As I look at this picture, many thoughts run through my mind.
First I look at both of US.
We were both serving in the military and lived in a beautiful house in Texas with our pet pig Maxwell. We had amazing friends in our neighborhood and in our military life. We were planning to move to Hawaii that summer while Dan continued to serve in the Army and I attended college. Even though I didn’t know it yet, we were already planning to spend our lives together. It was a great feeling to be loved and we thought we had forever together.
Then I look at Myself.
I look at myself and reflect back on who I was then. I liked the way my life was. I didn’t struggle with purpose or feeling lost. I didn’t struggle with self worth. I felt comfortable in my own skin; in fact I was in the best shape around this time. I was proud of who I was and that I was serving in the US Army. I loved my friends and Army family and was excited to move to Hawaii, to be the wife of Dan and didn’t worry about what the future brought because everything was working out the way I planned and wanted.
It’s so crazy that in this moment, I had no idea that my life was going to flip upside down in only a few months. I had no idea that I would have to plan for a different future and figure out my new purpose.
Since then, so much has happened and so much has changed.
To be honest, there have been many bad days. Many days of feeling completely lost and trying to figure out what the heck I was supposed to do now. I spent many days lying helplessly on the floor, wishing I could just go back to my old life and old self. I spent the last couple years trying to become myself again and trying to figure out who I was now.
I finally realized I will never be that same girl anymore and that is OK. I’ve been through a crappy situation (to say lightly) but I am stronger and a better person for it now. (Thank you Jesus)
Even though there were lots of tough times, these past years have been full of adventure, new opportunities, excitement, new friendships and new kinds of happiness that has all led to me to where I am today.
I have gone on a few different road trips with my sisters and friends enjoying places like Colorado, The Grand Canyon, Vegas, LA, San Diego, Nashville and New Orleans.
I lived in Hawaii for 6 months, lived in Austin Texas for a year with my sister and 2 other friends and had a blast.
I went to Alaska and Hollywood with TAPS (Tragedy Assistance Program for Survivors) and had the most incredible and unforgettable time on both trips.
I moved back home in 2016 and have been able to really enjoy my family and friends.
My family and I, including cousins, aunts, uncles and grandparents, have gotten so much closer and love spending time together.
I have made the best of new friends over the last year and have found true joy in spending time with them.
My faith community expanded and I really love my church and the people apart of my Christian family.
Over the past few years I have been surrounded by such wonderful people who have supported me, encouraged me, guided me, lifted me up, stood by my side, listened to me and loved me. I am so thankful for everyone God has put in my life! I cannot Thank you ALL Enough!

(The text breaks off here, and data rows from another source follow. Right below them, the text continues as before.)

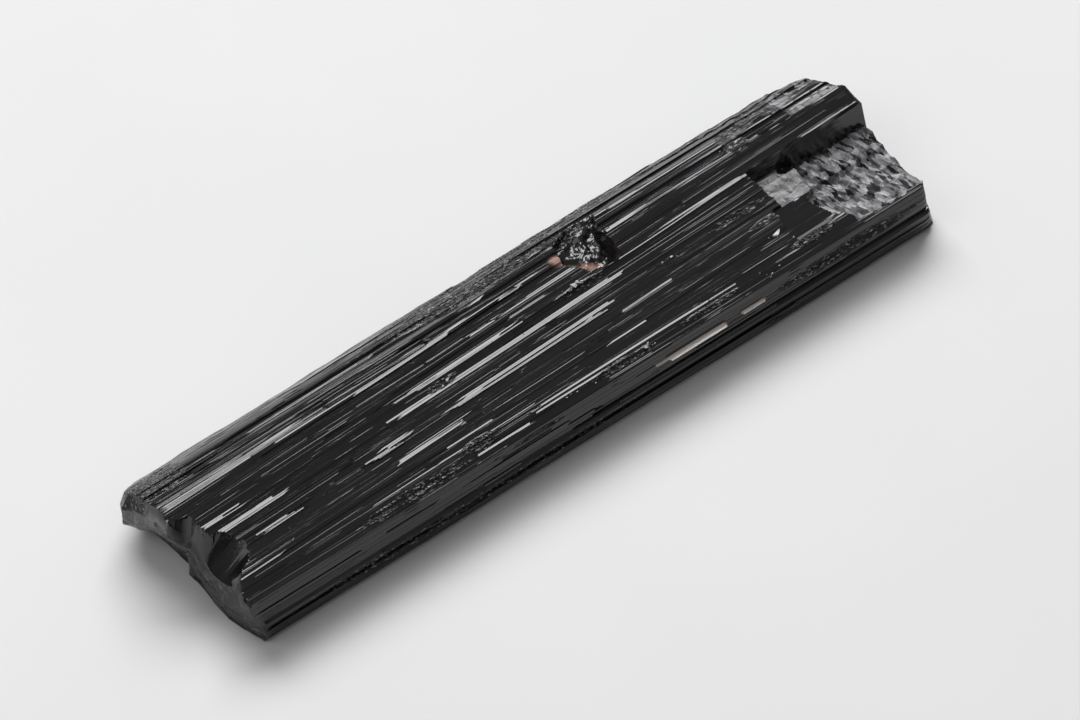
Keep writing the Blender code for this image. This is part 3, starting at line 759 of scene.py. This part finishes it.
def near_ceiling(ahead, y):
    """The dark hollow cut across the near end, and the rough top of its back lobe."""
    rough = smooth(y, NEAR_ROUGH_SIDE) * (1.0 - smooth(ahead, NEAR_ROUGH_REACH))
    level = blend(NEAR_RIM, y) + blend(NEAR_CLIMB, y) * ahead
    grit = lump_height(ahead, y, NEAR_LUMPS) + lump_height(ahead, y, NEAR_GRIT)
    return level + rough * grit


def fracture_level(x, y):
    """The rough fracture, which steps down along its middle and climbs to the front shoulder."""
    level = FRACTURE_LEVEL - FRACTURE_FALL * (x - FRACTURE_X)
    level += FRACTURE_STEP * smooth(y, FRACTURE_STEP_SIDE)
    level += STEP_SLOPE * max(blend(FRACTURE_START, y) - x, 0.0)
    level += FRACTURE_FRONT_SLOPE * max(FRACTURE_FRONT_Y - y, 0.0)
    level += lump_height(x + FRACTURE_SKEW * y, FRACTURE_SKEW * y, FRACTURE_LUMPS)
    return level + hackle_height(x, y)


def ledge_ceiling(x, y):
    """The broken ledge at the far end: a smooth tread, a lower dark step, then the fracture."""
    tread = TREAD_LEVEL + TREAD_TILT * y + STEP_SLOPE * max(TREAD_START - TREAD_SLANT * y - x, 0.0)
    tread += STEP_SLOPE * max(TREAD_FRONT_Y - y, 0.0)
    lower = LOWER_FRONT_LEVEL + LOWER_TILT * max(y - LOWER_FRONT_Y, 0.0)
    lower += LOWER_FRONT_SLOPE * max(LOWER_FRONT_Y - y, 0.0)
    lower += STEP_SLOPE * (max(LOWER_START - x, 0.0) + max(y - TREAD_FRONT_Y, 0.0))
    wall = LEDGE_WALL_FOOT + LEDGE_WALL_SLOPE * (y - LEDGE_WALL_Y)
    wall += lump_height(WALL_STRETCH * x, y, WALL_LUMPS)
    away = math.hypot((x - HOLE_CENTRE[0]) / HOLE_REACH[0], (y - HOLE_CENTRE[1]) / HOLE_REACH[1])
    hole = TREAD_LEVEL - HOLE_DEPTH + STEP_SLOPE * max(away - 1.0, 0.0)
    return min(max(min(tread, lower, fracture_level(x, y)), wall), hole)


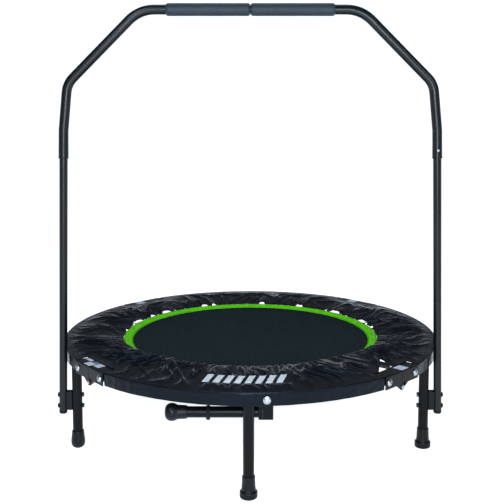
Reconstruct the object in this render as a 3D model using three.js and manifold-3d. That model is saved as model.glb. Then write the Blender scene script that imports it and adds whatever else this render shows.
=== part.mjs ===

All this being said, I have realized…
GOD HAD A BIGGER, GREATER AND DIFFERENT PLAN FOR ME!
Jeremiah 29:11 (ERV) 11 I say this because I know the plans that I have for you.” This message is from the Lord. “I have good plans for you. I don’t plan to hurt you. I plan to give you hope and a good future.
The greatest part of this all is that my faith has become much stronger and my relationship with God is deeper than ever. Since everything happened, I grew closer to God rather than run away from Him. I have been on a journey of finding my identity through Christ and he has filled my heart more than anything else could ever do. He has shown me the Light through the Darkness! I have decided to put my trust in Him for my future and anything else that comes my way.
He has given me the desire to want to see the world and experience other cultures. He has put the passion in my heart to serve others and to share the love of Jesus.
If you know me, you know I have been a bit all over the place in the past few years. But you know what? I am finally realizing that IT’S TOTALLY OK.
It is all-apart of God’s story for me and how He has brought everything together and led me to THE WORLD RACE!!
I feel like a weight has been lifted. I am so at peace by the decision to go on the race. To go and travel to 11 different countries for 11 months! I just want to Dance around forever! I was lost but now I am found and I am exactly where I need to be.
God’s timing is perfect. It’s totally unexpected and not always what we have in mind but He has a plan. You just have to be willing to go for the ride and trust Him that everything will work out for the Good.
WORLD RACE 2018…I AM READY FOR YOU 
Thank you all for reading my post and thank you so much for your ongoing support!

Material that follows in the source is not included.